Can Things Get Worse For Blackberry?

This has certainly been a tough couple of weeks for Blackberry. They reported rather dismal numbers for the last quarter, losing nearly $1 billion dollars. They are left scrambling after Garnter suggested that companies basically abandon the handset. One of their manufacturing partners is bowing out. T-Mobile won’t sell Blackberries in store, and will only sell them on-line. Now we find out that the plan to take them private may be on shaky ground. All this, coupled with the suggestion that Blackberry can retrench and survive in a niche doesn’t bode well for what was once a great Canadian brand. Seriously, can it get worse?

Still Plenty Of “Down” Left

The problem here is that there is still plenty of altitude left to cover in this controlled descent into terrain. While their share has dwindled to a tiny fraction of the market, Blackberry still sells a few million units a quarter. They still hold a healthy share of the smartphone market in Canada. And while they aren’t the preferred platform for enterprises, their presence can’t be completely ignored.
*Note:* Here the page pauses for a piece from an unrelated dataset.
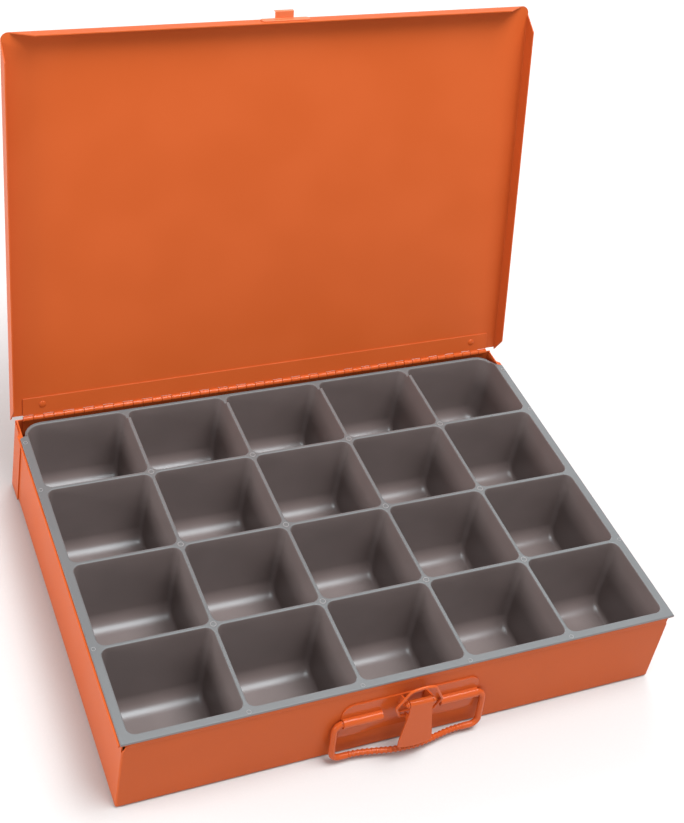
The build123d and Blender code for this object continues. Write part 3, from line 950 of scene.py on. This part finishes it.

If the Fairfax deal does go through, that isn’t the end of Blackberry’s problems. Sure, it takes a lot of what they do out of the glare of the of the public spotlight. The industry will still focus on units sold and market share, but the daily grumblings about their financials will go behind closed doors. They won’t be completely removed from the light of day, however, information that we now get publicly (financials, layoffs, etc) will now have to come via rumour, innuendo and insiders leaking information.

Where Next?

Whether Fairfax buys the company, or the deal falls through and Blackberry stays public, the options remain the same. One is that the company is cut apart, and the more valuable pieces are sold off in some form of auction. Blackberry’s patent portfolio is probably the most valuable part of the business, but their enterprise integration technology may also have some interest. Their infrastructure may be intriguing, but I’m not sure that it would be worth all that much in the end. It might be cheaper to simply try to replicate it. While the “break-up-and-sell” approach may be the underlying goal for Fairfax right now, this will probably be the biggest push from shareholders if the company remains publicly traded.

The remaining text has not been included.